Rembrandt's earliest self portraits show a curly-haired, full-cheeked young man of 23, full of confidence, clad in dress above his station, literally wearing his ambition on his sleeve.
By the time we see his haggard face 40 years later we feel as though we know him like an uncle.
For centuries, his personal story was shrouded by the romanticism of admirers who preferred to perpetuate the legend of an artist toiling away in obscurity in an all-consuming quest to unravel the secrets of the soul.
But as the Dutch celebrate his 400th birthday on July 15, some of those myths are being demolished. Compared with contemporaries like Vermeer, his life is surprisingly well documented - with his bankruptcy and court cases providing a treasure trove of detail.
Rembrandt's work and his life are open to the public as never before during the yearlong festival "Rembrandt 400." Nearly 100 oils have been loaned to Dutch museums, adding to the 49 permanently housed in the Netherlands.
A series of spectacular exhibitions highlight different aspects of his work. "Rembrandt: Quest for Genius" probed his use of light and motion. "Rembrandt and Caravaggio" paired him with the Italian Renaissance master whom he studied early in his career. "Rembrandt's Mother" sought to unscramble the various elderly women he and his students portrayed. "The Jewish Rembrandt," opening later this year, looks at his relationships with his Jewish neighbors and patrons and his biblical themes.
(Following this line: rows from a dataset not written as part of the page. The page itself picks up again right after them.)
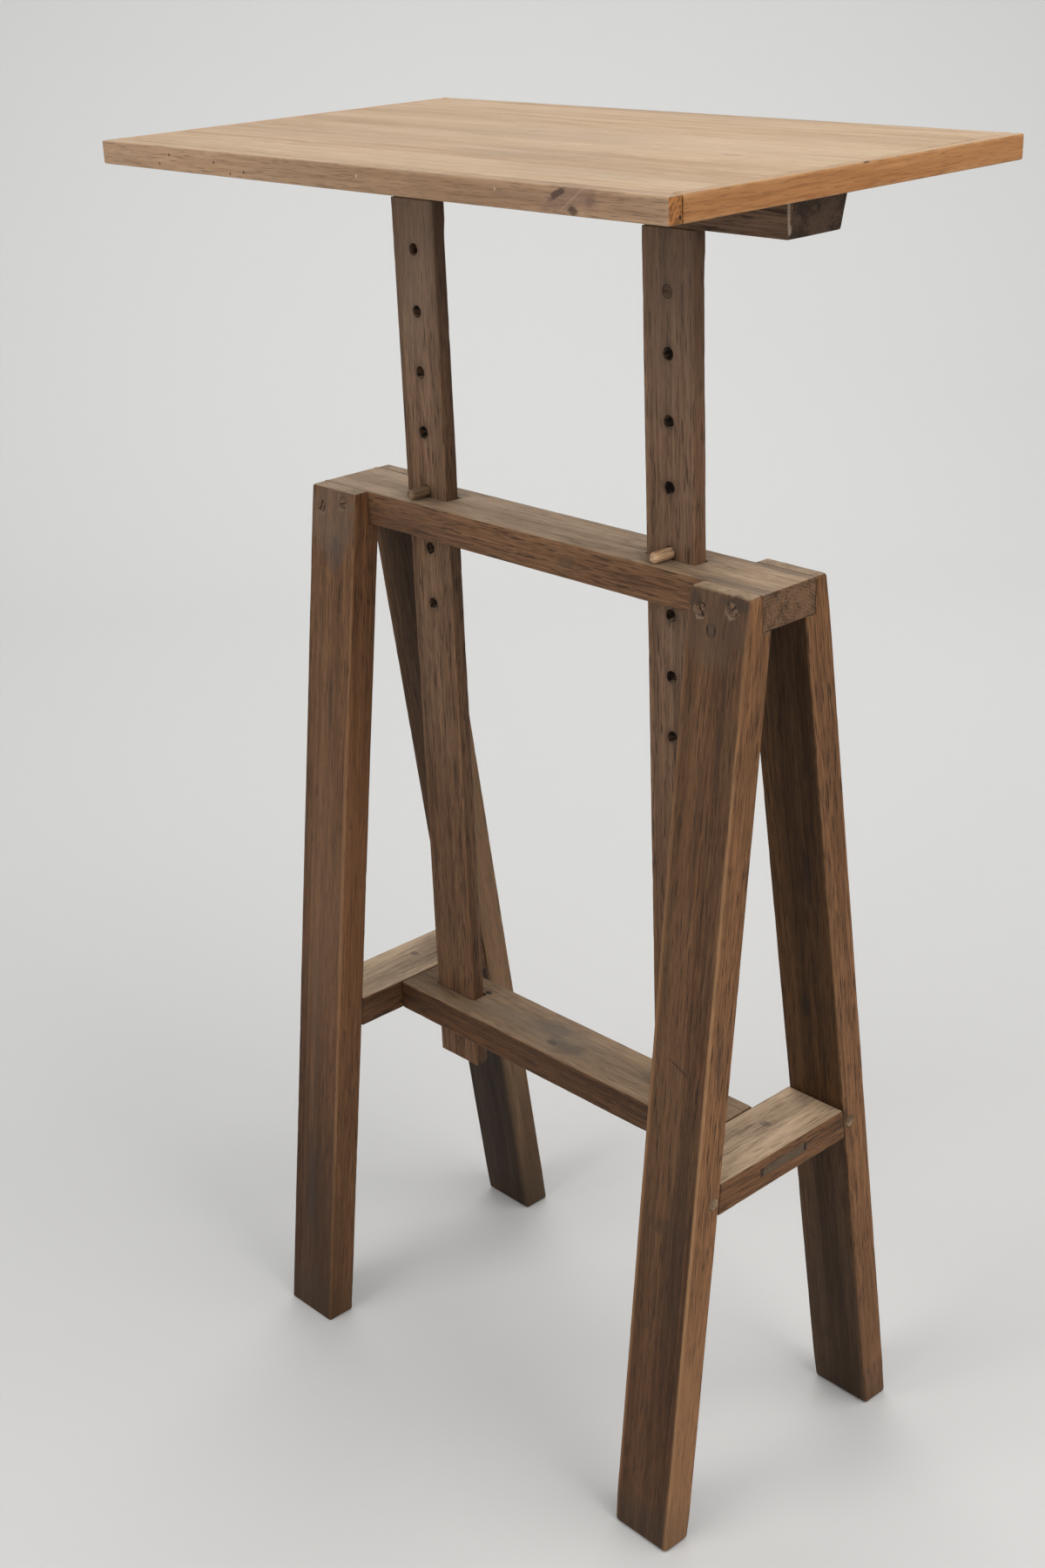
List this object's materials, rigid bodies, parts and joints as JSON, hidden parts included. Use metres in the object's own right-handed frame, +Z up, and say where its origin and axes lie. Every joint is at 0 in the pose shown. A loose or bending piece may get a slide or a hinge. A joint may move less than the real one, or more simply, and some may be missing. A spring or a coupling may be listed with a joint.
{
  "type": "height-adjustable work stand",
  "caption": "Wooden studio stand: a flat rectangular top on pegged posts that slide up and down through a splayed-leg trestle.",
  "frame": {"origin": "on the floor, under the middle of the trestle and of the top", "axes": "+X along the top's long side, to the right seen from the front; +Y to the back; +Z up. The pegs stick out to the front"},
  "size_m": [0.616, 0.364, 1.0988],
  "materials": {
    "frame_wood": "worn, dusty brown",
    "dark_wood": "worn dark brown",
    "top_wood": "stained light tan",
    "lipping_wood": "worn brown",
    "peg_wood": "bare light tan",
    "rusty_steel": "rusty"
  },
  "bodies": {
    "trestle": {"top_rail": "frame_wood", "front_left_leg": "frame_wood", "front_right_leg": "frame_wood", "back_left_leg": "frame_wood", "back_right_leg": "frame_wood", "left_cross_rail": "frame_wood", "right_cross_rail": "frame_wood", "stretcher": "frame_wood", "front_left_leg_screw_1": "rusty_steel", "front_left_leg_screw_2": "rusty_steel", "front_right_leg_screw_1": "rusty_steel", "front_right_leg_screw_2": "rusty_steel", "back_left_leg_screw_1": "rusty_steel", "back_left_leg_screw_2": "rusty_steel", "back_right_leg_screw_1": "rusty_steel", "back_right_leg_screw_2": "rusty_steel", "front_left_leg_pin": "peg_wood", "front_right_leg_pin": "peg_wood", "back_left_leg_pin": "peg_wood", "back_right_leg_pin": "peg_wood", "left_front_wedge": "peg_wood", "left_back_wedge": "peg_wood", "right_front_wedge": "peg_wood", "right_back_wedge": "peg_wood"},
    "carriage": {"beam": "dark_wood", "left_post": "dark_wood", "right_post": "dark_wood", "left_beam_pin": "peg_wood", "right_beam_pin": "peg_wood", "post_hole_plug": "peg_wood", "top_panel": "top_wood", "front_lipping": "lipping_wood", "back_lipping": "lipping_wood", "left_lipping": "lipping_wood", "right_lipping": "lipping_wood", "beam_screw_1": "rusty_steel", "beam_screw_2": "rusty_steel", "beam_screw_3": "rusty_steel", "beam_screw_4": "rusty_steel"},
    "left_peg": {"left_peg": "peg_wood"},
    "right_peg": {"right_peg": "peg_wood"}
  },
  "joints": [
    {"name": "height_slide", "type": "slide", "parent": "trestle", "child": "carriage", "axis": [0, 0, 1], "range_m": [0, 0.1]},
    {"name": "left_peg_slide", "type": "slide", "parent": "carriage", "child": "left_peg", "axis": [0, -1, 0], "range_m": [0, 0.03]},
    {"name": "right_peg_slide", "type": "slide", "parent": "carriage", "child": "right_peg", "axis": [0, -1, 0], "range_m": [0, 0.03]}
  ]
}
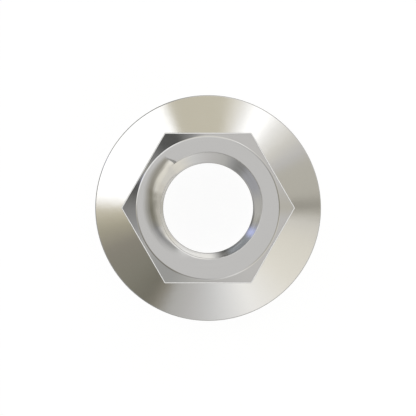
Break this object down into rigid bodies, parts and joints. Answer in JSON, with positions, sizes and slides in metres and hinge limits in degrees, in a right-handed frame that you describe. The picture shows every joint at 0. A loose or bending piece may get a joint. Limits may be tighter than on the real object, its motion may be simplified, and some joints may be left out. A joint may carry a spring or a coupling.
{
  "type": "hex flange nut",
  "caption": "Hexagon nut with a sloping round flange that spreads the clamp load, for a coarse metric thread.",
  "frame": {"origin": "centre of the bearing face under the flange, on the bore's axis", "axes": "+Z along the bore's axis, from the bearing face to the hexagon's top; +X through a corner of the hexagon"},
  "size_m": [0.021, 0.021, 0.01],
  "materials": {
    "plated_steel": "satin"
  },
  "bodies": {
    "root": {"flange_nut": "plated_steel"}
  },
  "joints": []
}
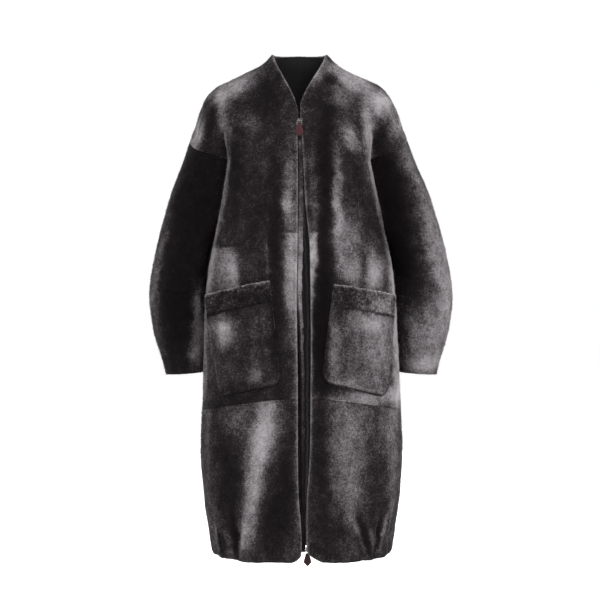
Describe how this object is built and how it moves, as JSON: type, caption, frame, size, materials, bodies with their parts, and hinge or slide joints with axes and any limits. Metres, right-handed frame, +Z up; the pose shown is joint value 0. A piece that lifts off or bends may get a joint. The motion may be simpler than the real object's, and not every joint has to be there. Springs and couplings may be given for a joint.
{
  "type": "shearling coat",
  "caption": "Knee-length sheared shearling coat with a V neck, dropped full sleeves, slanted patch pockets, a drawn-in hem and a two-way zip, hollow as it is worn.",
  "frame": {"origin": "inside the neck, at the height of the side of the neckline less 47 mm, where a wearer's shoulders carry the coat", "axes": "+Z up, -Y out of the coat's front, +X to the wearer's left"},
  "size_m": [0.684, 0.3128, 1.1325],
  "materials": {
    "dark_pile": "sheared wool pile on hide, near black, matt with a soft grey sheen",
    "grey_pile": "sheared wool pile on hide, charcoal grey, matt with a soft grey sheen",
    "band_pile": "longer curled wool pile along the pocket mouths, charcoal",
    "zip_tape": "black woven zip tape",
    "zip_metal": "dark nickel zip chain, sliders and links",
    "pull_leather": "burgundy brown leather with a stitched edge"
  },
  "bodies": {
    "coat": {"front_left": "dark_pile", "front_right": "dark_pile", "front_skirt_left": "grey_pile", "front_skirt_right": "grey_pile", "back": "dark_pile", "back_skirt": "grey_pile", "sleeve_left": "dark_pile", "sleeve_right": "dark_pile", "sleeve_lower_left": "grey_pile", "sleeve_lower_right": "grey_pile", "pocket_left": "grey_pile", "pocket_right": "grey_pile", "pocket_band_left": "band_pile", "pocket_band_right": "band_pile", "zip_strip": "dark_pile", "zip_tape_left": "zip_tape", "zip_tape_right": "zip_tape", "zip_chain": "zip_metal", "slider_top": "zip_metal", "slider_bottom": "zip_metal"},
    "top_pull": {"link_top": "zip_metal", "tab_top": "pull_leather"},
    "bottom_pull": {"link_bottom": "zip_metal", "tab_bottom": "pull_leather"}
  },
  "joints": [
    {"name": "top_pull_swing", "type": "hinge", "parent": "coat", "child": "top_pull", "pos_m": [-0.00487, -0.11067, -0.1145], "axis": [-1, 0, 0], "range_deg": [0, 150]},
    {"name": "bottom_pull_swing", "type": "hinge", "parent": "coat", "child": "bottom_pull", "pos_m": [0.01283, -0.15096, -1.0445], "axis": [1, 0, 0], "range_deg": [0, 28]}
  ]
}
The Rembrandt Ice Sculpture Festival drew 280,000 visitors. There are recorded Rembrandt walking tours, an internationally broadcast radio drama and a host of new books to add to the tens of thousands of publications about him.
Van de Wetering dismisses the notion of Rembrandt as the impoverished artist driven to heights of creativity by his fiery emotions. Rather, he conceptualized his craft dispassionately, in a constant search for greatness. His inventiveness and originality did not come without hard work. He made small studies of light and shadow, of facial expressions before incorporating them into historical works or biblical allegories.
During his lifetime artist had 25 conflicts with his family, creditors, patrons and even sitters who claimed he cheated them.
Rembrandt was never the poor struggling artist. He won fame from an early age and commissions kept flowing. But he was miserable money manager and profligate spender. He went bankrupt and was evicted from his home in 1658. Four years later he even sold Saskia's grave site to pay off debts.
New works are still being discovered. Two, borrowed from Warsaw Castle for exhibit, were long attributed to "Rembrandt's studio." Cleaned of grime, x-rayed and chemically tested while still in Poland, Van de Wetering announced earlier this year that they came from the master's own brush, the AP reports.
He painted self-portraits throughout his life, not to satisfy his ego nor to explore his soul, but because he was a name brand and they sold well.